Gather all lines with "bodies" from the records.

[JSON records of objects]
+ + + +
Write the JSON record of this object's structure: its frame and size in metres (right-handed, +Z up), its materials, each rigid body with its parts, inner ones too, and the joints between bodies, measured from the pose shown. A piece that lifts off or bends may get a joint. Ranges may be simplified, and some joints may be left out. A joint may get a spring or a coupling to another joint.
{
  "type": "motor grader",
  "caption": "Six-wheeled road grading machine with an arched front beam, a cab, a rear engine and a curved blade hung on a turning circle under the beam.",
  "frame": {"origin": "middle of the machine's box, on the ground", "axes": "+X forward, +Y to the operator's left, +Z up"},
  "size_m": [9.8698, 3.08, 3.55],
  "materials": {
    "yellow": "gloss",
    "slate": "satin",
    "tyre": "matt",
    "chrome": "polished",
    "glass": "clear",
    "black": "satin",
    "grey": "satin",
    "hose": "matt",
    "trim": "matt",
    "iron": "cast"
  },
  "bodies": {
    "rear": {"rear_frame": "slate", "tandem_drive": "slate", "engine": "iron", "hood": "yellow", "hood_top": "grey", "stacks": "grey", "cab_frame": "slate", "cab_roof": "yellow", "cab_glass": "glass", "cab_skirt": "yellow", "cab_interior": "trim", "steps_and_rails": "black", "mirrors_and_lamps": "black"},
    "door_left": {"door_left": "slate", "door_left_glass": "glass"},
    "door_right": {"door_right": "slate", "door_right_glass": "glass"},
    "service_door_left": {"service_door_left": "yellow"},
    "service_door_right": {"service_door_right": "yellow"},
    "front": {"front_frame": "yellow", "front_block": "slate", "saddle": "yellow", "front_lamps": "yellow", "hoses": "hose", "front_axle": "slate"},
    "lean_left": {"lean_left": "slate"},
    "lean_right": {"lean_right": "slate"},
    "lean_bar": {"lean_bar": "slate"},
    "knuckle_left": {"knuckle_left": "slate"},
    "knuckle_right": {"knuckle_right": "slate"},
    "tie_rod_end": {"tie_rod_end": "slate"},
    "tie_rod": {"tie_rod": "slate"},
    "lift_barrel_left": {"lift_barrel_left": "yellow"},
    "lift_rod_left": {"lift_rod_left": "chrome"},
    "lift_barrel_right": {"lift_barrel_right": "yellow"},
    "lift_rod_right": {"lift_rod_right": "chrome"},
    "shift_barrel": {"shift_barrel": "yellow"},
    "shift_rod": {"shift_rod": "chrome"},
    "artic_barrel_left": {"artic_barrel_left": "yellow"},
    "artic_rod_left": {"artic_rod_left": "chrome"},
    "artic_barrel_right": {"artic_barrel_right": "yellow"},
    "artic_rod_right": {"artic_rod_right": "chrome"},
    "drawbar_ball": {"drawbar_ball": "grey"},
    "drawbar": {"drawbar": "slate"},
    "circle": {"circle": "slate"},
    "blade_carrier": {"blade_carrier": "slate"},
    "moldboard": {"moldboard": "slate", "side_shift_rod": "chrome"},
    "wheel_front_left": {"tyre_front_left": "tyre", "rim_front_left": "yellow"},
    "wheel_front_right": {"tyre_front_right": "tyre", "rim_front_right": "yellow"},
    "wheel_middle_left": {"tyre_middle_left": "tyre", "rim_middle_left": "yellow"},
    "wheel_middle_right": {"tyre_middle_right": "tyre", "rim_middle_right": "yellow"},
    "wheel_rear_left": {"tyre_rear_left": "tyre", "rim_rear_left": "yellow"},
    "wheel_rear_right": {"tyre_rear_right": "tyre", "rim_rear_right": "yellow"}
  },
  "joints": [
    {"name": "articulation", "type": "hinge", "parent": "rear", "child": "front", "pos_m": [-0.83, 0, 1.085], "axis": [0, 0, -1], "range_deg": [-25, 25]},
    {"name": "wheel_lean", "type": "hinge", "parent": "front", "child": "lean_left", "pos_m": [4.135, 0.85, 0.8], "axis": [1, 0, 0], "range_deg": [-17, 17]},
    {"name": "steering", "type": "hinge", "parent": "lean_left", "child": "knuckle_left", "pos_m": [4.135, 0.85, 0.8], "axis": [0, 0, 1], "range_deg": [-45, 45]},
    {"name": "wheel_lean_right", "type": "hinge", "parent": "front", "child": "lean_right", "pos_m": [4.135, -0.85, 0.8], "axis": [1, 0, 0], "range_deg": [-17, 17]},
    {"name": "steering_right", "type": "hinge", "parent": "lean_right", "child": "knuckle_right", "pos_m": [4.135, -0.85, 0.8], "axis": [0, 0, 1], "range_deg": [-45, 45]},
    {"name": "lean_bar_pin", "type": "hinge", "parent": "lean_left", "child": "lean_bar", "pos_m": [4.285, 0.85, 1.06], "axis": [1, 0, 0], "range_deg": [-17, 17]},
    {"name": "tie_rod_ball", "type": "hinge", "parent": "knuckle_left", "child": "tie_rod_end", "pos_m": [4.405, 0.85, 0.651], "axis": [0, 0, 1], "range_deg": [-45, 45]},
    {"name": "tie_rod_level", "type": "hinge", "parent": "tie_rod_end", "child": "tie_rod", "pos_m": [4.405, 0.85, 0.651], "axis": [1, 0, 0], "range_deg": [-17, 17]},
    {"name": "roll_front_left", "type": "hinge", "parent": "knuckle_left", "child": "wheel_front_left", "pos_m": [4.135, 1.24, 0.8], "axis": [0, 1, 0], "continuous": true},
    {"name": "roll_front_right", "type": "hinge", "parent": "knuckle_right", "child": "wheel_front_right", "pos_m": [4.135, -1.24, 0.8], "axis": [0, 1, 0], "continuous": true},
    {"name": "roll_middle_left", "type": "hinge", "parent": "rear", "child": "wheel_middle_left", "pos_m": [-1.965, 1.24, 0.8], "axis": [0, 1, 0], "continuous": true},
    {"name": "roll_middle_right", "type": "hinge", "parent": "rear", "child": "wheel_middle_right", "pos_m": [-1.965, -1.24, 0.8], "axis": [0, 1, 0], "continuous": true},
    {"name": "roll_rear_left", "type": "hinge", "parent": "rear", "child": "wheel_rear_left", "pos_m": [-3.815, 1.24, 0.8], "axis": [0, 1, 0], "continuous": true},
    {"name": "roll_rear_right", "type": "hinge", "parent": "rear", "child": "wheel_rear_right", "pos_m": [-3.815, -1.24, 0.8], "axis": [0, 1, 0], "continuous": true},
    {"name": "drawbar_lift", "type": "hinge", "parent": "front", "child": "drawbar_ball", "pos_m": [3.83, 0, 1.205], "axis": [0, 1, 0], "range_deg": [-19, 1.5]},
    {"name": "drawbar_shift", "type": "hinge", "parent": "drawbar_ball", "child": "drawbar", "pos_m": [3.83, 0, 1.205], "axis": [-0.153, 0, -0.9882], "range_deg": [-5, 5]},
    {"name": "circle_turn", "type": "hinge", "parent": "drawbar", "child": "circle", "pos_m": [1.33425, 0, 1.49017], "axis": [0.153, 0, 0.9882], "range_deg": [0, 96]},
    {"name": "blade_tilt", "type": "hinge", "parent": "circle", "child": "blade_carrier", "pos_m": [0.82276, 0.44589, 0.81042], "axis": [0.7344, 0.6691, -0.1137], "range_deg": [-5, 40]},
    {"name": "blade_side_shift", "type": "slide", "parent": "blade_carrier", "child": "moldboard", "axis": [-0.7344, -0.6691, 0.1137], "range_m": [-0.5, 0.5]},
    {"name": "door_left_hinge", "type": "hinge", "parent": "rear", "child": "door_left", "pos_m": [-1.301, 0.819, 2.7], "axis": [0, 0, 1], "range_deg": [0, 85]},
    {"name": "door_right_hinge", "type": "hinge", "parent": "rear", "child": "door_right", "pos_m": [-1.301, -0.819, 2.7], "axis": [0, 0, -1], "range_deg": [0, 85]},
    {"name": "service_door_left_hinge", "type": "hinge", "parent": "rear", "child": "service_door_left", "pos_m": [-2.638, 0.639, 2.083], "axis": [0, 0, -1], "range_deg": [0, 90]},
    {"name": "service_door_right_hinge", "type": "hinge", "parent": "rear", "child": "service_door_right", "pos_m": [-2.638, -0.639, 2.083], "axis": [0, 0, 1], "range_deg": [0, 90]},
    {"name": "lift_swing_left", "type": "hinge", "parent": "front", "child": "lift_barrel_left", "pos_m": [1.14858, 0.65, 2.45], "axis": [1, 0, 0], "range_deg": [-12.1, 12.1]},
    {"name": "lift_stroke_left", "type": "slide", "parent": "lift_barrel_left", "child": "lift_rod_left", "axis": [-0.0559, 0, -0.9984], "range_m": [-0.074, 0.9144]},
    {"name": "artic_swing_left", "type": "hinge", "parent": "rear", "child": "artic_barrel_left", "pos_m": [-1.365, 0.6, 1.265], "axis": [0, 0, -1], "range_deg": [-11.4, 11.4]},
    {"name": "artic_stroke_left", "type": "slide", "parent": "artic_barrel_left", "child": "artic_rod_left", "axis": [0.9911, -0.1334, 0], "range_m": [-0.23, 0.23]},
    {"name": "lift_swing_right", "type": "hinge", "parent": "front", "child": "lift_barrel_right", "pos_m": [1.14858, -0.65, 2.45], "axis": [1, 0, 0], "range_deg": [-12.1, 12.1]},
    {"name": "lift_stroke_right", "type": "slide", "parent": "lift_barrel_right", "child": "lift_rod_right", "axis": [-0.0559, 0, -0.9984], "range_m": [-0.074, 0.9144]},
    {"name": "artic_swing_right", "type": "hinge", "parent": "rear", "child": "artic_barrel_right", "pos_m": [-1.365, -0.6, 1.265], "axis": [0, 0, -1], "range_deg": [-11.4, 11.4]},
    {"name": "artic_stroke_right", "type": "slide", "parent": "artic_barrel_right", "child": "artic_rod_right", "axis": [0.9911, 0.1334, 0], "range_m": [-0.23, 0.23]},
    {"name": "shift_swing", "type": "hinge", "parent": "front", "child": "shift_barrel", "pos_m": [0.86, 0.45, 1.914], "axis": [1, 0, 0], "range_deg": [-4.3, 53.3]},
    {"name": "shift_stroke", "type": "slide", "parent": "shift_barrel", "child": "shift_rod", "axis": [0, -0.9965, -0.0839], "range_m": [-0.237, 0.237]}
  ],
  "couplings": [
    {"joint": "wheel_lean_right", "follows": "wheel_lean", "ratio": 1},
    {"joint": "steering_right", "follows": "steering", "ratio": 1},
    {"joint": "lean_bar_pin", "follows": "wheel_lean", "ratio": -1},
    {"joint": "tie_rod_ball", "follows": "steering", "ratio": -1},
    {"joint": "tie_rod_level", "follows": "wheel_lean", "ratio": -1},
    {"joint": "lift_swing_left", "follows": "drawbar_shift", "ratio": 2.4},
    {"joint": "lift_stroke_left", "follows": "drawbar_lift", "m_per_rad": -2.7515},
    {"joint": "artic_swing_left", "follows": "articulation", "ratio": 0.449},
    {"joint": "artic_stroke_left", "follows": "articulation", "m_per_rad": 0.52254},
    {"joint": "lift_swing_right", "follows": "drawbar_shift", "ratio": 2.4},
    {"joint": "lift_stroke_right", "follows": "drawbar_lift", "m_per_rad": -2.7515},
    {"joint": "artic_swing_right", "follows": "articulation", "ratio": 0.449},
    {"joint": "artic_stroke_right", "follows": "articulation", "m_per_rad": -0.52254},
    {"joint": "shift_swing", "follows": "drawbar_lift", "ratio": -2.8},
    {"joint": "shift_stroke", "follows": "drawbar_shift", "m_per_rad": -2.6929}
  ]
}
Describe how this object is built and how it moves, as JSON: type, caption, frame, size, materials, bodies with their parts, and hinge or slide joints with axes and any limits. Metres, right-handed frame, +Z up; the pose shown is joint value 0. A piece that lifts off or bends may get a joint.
+ + + +
**Written solution:**
Write the JSON record of this object's structure: its frame and size in metres (right-handed, +Z up), its materials, each rigid body with its parts, inner ones too, and the joints between bodies, measured from the pose shown. A piece that lifts off or bends may get a joint. Ranges may be simplified, and some joints may be left out. A joint may get a spring or a coupling to another joint.
  "bodies": {
Describe how this object is built and how it moves, as JSON: type, caption, frame, size, materials, bodies with their parts, and hinge or slide joints with axes and any limits. Metres, right-handed frame, +Z up; the pose shown is joint value 0. A piece that lifts off or bends may get a joint.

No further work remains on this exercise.